■ **Data for this task**:
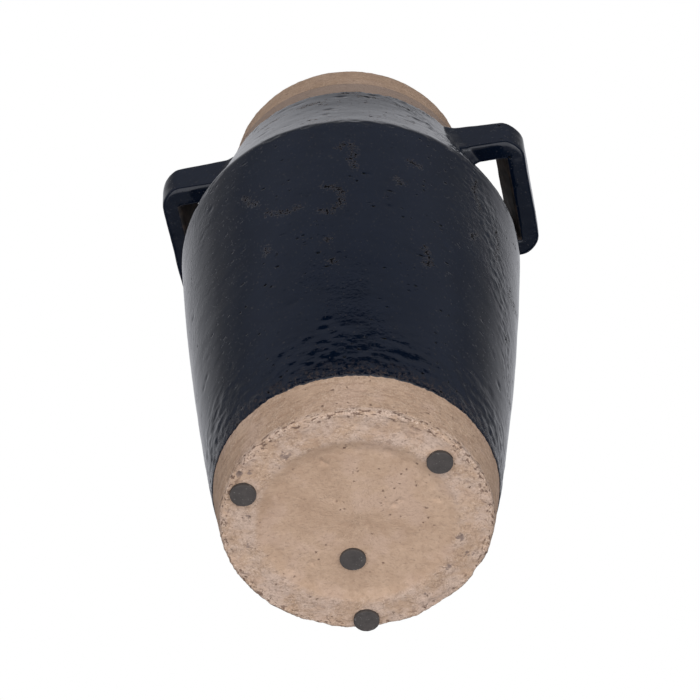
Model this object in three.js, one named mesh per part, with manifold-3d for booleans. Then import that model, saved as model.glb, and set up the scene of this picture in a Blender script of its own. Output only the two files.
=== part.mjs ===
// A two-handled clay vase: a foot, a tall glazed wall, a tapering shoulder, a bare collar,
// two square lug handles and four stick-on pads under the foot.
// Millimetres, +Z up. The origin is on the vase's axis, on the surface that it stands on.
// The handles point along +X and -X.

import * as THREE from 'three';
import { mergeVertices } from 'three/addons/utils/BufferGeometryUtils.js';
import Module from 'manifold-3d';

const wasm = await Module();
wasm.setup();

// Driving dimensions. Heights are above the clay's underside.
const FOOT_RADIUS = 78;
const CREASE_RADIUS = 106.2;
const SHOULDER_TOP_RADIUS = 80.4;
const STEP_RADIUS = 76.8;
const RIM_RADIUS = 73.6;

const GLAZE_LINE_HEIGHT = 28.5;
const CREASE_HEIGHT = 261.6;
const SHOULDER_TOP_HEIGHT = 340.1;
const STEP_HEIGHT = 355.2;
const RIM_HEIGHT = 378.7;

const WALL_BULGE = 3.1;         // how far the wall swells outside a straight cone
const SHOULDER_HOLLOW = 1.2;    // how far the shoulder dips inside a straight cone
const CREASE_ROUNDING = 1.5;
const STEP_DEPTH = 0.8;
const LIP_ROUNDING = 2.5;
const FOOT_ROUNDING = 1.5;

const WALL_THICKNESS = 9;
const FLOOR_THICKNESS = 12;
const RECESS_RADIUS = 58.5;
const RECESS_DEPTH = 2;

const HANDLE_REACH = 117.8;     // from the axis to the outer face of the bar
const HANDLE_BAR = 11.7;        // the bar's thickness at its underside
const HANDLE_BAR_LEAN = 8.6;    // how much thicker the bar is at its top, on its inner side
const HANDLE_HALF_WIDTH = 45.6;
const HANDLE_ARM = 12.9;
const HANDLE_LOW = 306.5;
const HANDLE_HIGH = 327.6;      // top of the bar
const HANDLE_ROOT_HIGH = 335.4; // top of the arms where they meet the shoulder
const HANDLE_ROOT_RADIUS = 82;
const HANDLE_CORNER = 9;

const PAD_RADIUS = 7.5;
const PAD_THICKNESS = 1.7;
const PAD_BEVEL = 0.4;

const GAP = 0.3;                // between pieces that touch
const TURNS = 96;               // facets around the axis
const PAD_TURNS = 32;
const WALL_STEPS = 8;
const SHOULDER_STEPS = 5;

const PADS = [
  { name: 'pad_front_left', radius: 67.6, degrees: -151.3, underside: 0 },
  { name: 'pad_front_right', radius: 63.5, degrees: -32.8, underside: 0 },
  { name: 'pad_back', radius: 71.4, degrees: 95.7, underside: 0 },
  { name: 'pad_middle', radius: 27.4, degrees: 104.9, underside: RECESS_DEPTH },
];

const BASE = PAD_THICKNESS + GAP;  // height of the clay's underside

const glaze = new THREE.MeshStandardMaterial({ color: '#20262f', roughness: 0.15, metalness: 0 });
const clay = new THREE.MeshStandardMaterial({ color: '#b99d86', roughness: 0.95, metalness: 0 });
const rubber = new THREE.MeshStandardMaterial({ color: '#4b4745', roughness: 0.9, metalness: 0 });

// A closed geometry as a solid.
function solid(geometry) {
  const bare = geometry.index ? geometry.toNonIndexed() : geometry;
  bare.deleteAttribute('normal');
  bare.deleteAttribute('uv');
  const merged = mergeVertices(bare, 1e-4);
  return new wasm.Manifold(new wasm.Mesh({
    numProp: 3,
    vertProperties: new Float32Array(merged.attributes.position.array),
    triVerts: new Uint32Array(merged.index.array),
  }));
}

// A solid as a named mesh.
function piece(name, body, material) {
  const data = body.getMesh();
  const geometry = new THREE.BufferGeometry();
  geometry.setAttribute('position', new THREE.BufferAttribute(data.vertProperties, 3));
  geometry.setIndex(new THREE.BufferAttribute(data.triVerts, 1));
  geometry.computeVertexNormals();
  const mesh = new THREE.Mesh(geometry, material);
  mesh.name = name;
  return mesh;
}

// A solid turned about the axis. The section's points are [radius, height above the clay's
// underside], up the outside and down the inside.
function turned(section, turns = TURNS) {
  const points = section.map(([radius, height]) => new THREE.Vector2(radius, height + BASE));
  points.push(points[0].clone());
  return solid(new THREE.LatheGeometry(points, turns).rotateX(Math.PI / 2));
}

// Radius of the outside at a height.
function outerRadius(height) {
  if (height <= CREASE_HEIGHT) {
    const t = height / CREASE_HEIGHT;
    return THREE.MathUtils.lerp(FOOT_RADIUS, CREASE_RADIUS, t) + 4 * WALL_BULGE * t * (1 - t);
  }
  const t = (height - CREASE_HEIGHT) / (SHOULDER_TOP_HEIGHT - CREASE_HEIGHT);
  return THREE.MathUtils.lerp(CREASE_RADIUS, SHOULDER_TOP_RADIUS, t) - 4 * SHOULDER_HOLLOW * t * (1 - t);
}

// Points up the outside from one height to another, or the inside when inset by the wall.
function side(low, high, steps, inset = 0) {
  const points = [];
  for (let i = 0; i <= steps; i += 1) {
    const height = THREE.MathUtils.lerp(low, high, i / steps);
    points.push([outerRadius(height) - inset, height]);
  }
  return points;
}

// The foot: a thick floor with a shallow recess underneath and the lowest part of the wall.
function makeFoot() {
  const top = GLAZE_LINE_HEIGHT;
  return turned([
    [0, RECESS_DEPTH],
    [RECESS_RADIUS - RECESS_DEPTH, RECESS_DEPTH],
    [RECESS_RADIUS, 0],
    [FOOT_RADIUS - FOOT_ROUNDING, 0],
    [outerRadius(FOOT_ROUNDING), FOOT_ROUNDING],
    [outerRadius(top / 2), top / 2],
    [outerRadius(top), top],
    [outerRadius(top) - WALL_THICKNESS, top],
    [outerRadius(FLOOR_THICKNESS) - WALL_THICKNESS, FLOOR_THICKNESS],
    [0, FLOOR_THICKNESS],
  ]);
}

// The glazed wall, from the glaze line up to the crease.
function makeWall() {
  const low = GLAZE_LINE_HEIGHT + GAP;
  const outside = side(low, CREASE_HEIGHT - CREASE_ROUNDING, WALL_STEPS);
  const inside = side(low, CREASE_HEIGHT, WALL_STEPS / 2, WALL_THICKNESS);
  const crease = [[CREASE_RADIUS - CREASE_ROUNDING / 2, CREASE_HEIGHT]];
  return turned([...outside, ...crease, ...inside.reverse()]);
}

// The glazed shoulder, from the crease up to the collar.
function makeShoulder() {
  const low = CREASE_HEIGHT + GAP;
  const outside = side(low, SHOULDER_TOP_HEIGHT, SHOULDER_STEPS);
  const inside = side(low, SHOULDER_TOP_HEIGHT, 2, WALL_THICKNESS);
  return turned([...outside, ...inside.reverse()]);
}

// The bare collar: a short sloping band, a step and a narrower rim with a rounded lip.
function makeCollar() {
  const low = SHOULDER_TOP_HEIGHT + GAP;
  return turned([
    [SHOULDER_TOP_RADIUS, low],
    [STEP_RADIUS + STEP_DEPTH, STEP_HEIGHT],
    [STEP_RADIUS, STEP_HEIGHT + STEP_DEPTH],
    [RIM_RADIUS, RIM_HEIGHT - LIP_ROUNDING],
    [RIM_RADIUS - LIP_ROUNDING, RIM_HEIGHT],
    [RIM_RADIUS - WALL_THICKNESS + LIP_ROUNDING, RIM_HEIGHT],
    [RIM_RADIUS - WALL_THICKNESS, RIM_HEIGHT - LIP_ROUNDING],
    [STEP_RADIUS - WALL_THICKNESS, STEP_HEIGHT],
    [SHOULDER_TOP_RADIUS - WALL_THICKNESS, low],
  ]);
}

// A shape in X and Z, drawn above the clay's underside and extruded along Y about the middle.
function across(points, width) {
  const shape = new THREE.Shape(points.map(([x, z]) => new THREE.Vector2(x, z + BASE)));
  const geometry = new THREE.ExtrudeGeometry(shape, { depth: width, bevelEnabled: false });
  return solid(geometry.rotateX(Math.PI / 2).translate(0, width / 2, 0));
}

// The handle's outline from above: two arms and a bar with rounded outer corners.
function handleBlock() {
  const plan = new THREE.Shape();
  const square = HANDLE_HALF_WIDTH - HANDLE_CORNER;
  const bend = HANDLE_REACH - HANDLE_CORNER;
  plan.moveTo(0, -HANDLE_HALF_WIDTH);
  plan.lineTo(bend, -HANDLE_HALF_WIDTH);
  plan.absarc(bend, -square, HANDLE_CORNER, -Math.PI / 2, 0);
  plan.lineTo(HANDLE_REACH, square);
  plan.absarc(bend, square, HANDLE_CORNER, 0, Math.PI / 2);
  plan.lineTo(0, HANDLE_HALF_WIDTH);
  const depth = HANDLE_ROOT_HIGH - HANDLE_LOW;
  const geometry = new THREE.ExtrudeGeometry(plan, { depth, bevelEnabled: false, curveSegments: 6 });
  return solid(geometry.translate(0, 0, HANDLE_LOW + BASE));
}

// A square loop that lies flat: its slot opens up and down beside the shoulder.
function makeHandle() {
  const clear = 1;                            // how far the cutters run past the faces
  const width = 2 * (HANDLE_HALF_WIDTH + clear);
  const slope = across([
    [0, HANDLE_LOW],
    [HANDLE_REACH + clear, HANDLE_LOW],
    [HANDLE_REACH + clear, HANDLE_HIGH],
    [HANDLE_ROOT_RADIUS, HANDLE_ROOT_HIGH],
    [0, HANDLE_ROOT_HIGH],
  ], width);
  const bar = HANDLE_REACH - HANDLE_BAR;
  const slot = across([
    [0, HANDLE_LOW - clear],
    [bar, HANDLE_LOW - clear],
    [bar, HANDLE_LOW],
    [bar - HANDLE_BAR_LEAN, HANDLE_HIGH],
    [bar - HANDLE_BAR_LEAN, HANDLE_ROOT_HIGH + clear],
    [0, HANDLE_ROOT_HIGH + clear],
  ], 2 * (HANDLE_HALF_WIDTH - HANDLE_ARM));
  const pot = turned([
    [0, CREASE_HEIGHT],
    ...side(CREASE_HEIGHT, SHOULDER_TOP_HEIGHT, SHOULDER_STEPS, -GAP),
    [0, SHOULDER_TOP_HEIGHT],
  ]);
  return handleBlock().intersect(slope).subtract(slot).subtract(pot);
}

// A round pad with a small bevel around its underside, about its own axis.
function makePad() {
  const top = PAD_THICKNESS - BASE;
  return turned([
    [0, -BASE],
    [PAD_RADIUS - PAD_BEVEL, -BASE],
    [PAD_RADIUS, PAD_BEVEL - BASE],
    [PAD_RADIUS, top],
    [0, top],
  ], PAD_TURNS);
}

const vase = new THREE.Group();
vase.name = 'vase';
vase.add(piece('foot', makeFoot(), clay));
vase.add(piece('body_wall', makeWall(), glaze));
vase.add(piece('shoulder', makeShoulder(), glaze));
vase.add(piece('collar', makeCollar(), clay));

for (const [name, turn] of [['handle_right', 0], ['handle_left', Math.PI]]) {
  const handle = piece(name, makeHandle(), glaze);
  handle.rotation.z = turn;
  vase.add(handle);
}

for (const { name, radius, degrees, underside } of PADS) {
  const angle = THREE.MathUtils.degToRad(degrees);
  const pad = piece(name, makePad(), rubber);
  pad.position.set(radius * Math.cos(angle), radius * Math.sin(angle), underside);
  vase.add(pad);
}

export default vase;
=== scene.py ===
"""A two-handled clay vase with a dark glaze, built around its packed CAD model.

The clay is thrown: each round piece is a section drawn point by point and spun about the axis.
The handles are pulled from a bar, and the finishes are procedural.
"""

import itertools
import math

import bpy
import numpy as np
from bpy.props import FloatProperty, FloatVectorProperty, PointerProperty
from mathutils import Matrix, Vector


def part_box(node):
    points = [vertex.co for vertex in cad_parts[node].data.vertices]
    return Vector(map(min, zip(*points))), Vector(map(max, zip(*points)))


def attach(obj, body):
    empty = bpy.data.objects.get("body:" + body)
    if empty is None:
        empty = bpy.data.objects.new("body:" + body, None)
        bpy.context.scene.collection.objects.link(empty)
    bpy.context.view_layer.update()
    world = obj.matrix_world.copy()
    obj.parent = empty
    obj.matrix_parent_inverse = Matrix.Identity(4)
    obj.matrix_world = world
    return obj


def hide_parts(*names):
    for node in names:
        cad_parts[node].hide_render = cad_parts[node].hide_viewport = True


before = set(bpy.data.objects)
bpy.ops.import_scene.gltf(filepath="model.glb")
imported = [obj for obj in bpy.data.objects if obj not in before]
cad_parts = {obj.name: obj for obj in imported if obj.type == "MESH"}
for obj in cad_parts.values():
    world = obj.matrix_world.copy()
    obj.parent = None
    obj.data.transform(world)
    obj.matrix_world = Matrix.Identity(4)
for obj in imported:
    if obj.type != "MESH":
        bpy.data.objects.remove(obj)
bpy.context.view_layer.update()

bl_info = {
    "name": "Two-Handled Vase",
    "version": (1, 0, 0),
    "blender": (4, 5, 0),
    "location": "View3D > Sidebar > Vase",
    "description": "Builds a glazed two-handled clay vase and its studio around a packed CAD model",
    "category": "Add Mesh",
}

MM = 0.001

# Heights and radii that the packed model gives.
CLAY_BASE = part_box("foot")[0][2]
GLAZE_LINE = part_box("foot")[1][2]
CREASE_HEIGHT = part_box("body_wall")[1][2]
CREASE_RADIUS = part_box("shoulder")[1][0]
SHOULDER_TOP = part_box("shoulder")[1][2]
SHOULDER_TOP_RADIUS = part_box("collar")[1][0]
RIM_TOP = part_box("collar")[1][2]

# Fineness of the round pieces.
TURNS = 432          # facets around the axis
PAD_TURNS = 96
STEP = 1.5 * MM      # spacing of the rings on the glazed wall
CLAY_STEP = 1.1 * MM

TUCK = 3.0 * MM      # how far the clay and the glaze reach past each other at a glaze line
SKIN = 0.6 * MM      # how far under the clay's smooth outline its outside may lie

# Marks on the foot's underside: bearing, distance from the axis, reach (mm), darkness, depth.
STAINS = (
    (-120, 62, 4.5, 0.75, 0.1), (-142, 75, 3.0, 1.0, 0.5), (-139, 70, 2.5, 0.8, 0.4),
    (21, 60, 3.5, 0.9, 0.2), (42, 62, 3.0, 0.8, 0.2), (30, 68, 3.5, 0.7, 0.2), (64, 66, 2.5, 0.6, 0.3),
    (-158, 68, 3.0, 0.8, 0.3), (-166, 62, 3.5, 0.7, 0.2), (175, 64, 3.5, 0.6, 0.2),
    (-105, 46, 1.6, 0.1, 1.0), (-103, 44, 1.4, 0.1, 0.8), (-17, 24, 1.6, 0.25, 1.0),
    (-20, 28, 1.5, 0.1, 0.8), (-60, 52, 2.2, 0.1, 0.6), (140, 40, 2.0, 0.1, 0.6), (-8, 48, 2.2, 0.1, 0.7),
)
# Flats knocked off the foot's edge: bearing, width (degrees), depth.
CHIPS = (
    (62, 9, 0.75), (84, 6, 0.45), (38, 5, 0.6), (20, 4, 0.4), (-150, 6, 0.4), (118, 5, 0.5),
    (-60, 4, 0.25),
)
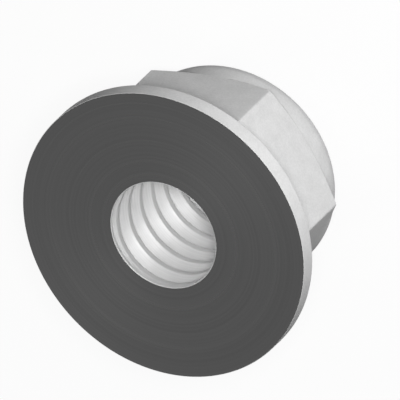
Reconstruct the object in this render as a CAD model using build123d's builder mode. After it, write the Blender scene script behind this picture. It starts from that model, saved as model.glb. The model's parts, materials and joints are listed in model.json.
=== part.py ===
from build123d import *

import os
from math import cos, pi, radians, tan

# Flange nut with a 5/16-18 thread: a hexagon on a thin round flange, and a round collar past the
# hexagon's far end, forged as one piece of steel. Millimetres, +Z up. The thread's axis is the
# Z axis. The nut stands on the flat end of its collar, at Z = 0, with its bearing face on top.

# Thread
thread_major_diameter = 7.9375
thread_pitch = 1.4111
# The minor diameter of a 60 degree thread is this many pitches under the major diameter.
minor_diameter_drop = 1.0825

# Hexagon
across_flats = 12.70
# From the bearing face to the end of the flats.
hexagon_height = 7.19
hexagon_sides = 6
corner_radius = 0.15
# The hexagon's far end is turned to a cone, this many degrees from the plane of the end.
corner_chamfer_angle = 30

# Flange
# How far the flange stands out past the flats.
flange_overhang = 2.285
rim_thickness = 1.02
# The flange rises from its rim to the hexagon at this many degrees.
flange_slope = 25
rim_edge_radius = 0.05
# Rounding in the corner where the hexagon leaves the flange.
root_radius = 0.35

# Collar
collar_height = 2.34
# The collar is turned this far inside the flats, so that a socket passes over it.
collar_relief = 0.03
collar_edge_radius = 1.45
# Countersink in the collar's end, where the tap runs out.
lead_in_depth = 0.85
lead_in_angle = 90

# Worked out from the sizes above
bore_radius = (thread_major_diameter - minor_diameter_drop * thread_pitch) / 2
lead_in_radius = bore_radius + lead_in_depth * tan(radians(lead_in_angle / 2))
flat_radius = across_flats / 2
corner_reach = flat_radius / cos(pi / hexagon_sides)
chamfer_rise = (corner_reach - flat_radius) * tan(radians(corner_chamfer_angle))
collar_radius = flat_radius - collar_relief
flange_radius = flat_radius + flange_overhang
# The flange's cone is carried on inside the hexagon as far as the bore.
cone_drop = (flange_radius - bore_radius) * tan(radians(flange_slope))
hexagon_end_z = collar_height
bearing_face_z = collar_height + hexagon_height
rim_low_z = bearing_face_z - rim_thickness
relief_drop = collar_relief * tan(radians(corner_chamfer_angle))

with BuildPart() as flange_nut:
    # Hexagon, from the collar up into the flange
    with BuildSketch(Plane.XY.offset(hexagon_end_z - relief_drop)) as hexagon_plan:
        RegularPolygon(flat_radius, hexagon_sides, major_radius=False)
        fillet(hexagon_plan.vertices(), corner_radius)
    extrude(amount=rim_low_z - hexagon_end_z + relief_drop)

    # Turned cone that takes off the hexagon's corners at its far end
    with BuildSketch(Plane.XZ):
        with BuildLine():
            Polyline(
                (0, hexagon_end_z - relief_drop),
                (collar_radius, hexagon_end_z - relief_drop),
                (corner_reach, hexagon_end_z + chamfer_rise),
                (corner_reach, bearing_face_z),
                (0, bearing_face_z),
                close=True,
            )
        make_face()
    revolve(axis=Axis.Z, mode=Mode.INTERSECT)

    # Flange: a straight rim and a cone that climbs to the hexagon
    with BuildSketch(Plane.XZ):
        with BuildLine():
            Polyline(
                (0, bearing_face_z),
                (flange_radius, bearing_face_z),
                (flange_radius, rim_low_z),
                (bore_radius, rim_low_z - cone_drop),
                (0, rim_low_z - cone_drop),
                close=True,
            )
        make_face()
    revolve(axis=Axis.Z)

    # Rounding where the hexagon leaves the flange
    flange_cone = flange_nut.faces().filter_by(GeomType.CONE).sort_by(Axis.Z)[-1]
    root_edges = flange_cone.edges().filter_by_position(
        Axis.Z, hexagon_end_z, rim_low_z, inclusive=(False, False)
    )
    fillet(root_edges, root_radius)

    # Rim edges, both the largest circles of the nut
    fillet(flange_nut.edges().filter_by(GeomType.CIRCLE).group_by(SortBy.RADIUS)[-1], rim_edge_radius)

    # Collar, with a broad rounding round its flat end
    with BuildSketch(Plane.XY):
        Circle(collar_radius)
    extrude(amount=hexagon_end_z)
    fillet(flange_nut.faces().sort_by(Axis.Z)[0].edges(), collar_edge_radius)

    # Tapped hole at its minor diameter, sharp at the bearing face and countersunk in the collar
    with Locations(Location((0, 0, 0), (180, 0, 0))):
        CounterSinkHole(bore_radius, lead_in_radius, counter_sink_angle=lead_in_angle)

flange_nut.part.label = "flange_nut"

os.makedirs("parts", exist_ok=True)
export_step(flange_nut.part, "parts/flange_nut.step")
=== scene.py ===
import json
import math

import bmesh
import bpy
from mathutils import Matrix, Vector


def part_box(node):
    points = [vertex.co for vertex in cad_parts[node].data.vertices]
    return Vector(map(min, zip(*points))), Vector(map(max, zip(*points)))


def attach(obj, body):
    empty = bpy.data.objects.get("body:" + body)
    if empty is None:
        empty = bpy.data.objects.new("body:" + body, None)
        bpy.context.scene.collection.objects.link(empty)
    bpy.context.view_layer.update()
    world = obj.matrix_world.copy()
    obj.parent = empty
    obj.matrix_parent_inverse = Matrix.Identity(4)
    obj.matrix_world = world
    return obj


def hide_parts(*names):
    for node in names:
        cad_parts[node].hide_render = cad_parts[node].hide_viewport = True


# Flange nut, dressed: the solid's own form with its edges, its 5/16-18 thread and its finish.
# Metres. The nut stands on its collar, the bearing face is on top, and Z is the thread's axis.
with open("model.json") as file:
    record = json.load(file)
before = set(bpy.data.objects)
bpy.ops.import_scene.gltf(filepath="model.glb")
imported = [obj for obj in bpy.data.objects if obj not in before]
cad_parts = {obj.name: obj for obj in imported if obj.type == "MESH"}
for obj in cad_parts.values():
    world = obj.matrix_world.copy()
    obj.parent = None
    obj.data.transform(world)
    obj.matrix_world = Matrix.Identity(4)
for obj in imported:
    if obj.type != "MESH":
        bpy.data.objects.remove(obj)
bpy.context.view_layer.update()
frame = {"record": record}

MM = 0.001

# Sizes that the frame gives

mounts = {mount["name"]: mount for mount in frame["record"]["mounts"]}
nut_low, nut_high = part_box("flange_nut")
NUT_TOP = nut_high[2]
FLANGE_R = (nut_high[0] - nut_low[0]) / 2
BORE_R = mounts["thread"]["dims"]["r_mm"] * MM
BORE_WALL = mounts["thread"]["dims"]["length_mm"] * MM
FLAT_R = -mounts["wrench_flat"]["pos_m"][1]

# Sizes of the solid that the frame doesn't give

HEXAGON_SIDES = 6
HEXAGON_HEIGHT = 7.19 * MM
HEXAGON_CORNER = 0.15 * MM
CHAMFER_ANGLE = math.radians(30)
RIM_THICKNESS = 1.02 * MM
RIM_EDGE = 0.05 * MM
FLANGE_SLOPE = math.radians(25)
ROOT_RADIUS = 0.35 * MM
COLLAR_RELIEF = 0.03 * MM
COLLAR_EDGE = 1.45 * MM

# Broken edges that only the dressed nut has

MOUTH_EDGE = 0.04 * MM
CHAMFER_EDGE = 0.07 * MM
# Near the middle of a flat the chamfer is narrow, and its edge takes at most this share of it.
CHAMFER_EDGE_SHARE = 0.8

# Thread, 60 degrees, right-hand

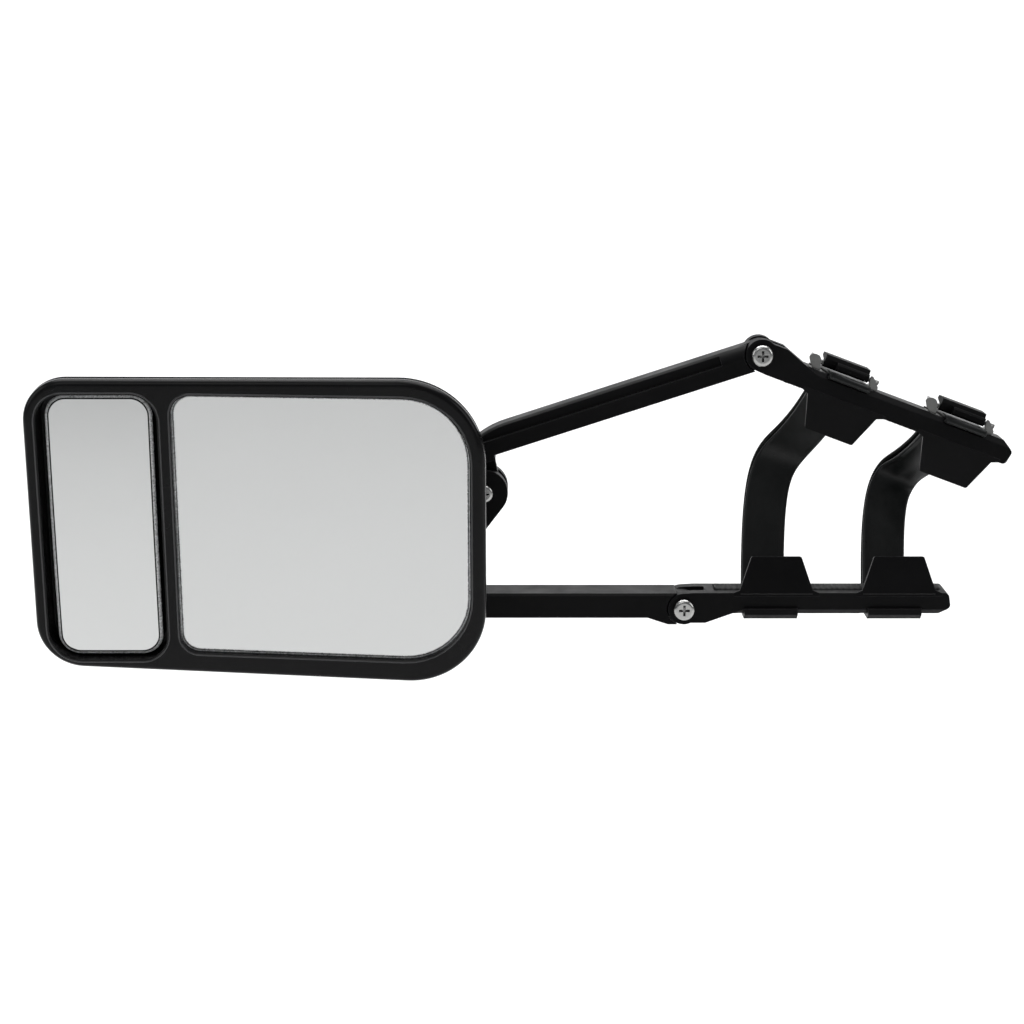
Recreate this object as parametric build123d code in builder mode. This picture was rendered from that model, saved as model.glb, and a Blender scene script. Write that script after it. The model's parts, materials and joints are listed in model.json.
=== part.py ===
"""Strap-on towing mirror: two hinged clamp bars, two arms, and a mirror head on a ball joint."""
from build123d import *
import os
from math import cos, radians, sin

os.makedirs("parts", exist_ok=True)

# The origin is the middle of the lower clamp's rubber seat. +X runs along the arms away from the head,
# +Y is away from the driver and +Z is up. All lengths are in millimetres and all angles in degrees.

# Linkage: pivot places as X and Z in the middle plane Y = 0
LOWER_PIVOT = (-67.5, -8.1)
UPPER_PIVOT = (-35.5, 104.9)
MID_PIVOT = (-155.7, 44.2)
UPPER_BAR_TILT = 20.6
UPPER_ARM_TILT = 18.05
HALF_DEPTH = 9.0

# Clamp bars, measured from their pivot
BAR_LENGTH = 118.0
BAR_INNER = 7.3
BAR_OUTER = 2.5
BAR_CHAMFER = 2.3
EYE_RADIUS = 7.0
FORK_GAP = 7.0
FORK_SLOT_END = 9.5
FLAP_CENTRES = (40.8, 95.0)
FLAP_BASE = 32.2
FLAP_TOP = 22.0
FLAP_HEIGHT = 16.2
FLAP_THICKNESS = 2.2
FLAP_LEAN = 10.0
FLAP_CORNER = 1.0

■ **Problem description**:
Above are the entries; repeat their lines exactly, from the first through the one that contains "const RECESS_DEPTH = 2;".

■ **Task output**:
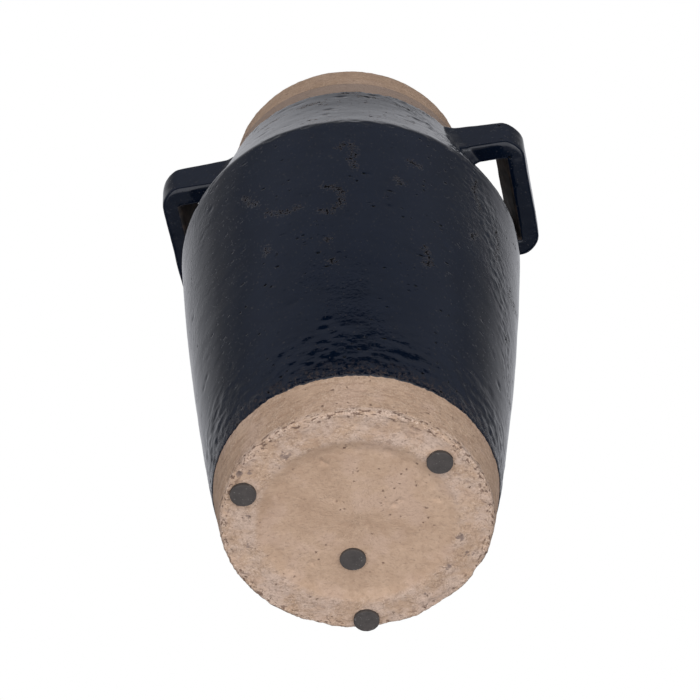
Model this object in three.js, one named mesh per part, with manifold-3d for booleans. Then import that model, saved as model.glb, and set up the scene of this picture in a Blender script of its own. Output only the two files.
=== part.mjs ===
// A two-handled clay vase: a foot, a tall glazed wall, a tapering shoulder, a bare collar,
// two square lug handles and four stick-on pads under the foot.
// Millimetres, +Z up. The origin is on the vase's axis, on the surface that it stands on.
// The handles point along +X and -X.

import * as THREE from 'three';
import { mergeVertices } from 'three/addons/utils/BufferGeometryUtils.js';
import Module from 'manifold-3d';

const wasm = await Module();
wasm.setup();

// Driving dimensions. Heights are above the clay's underside.
const FOOT_RADIUS = 78;
const CREASE_RADIUS = 106.2;
const SHOULDER_TOP_RADIUS = 80.4;
const STEP_RADIUS = 76.8;
const RIM_RADIUS = 73.6;

const GLAZE_LINE_HEIGHT = 28.5;
const CREASE_HEIGHT = 261.6;
const SHOULDER_TOP_HEIGHT = 340.1;
const STEP_HEIGHT = 355.2;
const RIM_HEIGHT = 378.7;

const WALL_BULGE = 3.1;         // how far the wall swells outside a straight cone
const SHOULDER_HOLLOW = 1.2;    // how far the shoulder dips inside a straight cone
const CREASE_ROUNDING = 1.5;
const STEP_DEPTH = 0.8;
const LIP_ROUNDING = 2.5;
const FOOT_ROUNDING = 1.5;

const WALL_THICKNESS = 9;
const FLOOR_THICKNESS = 12;
const RECESS_RADIUS = 58.5;
const RECESS_DEPTH = 2;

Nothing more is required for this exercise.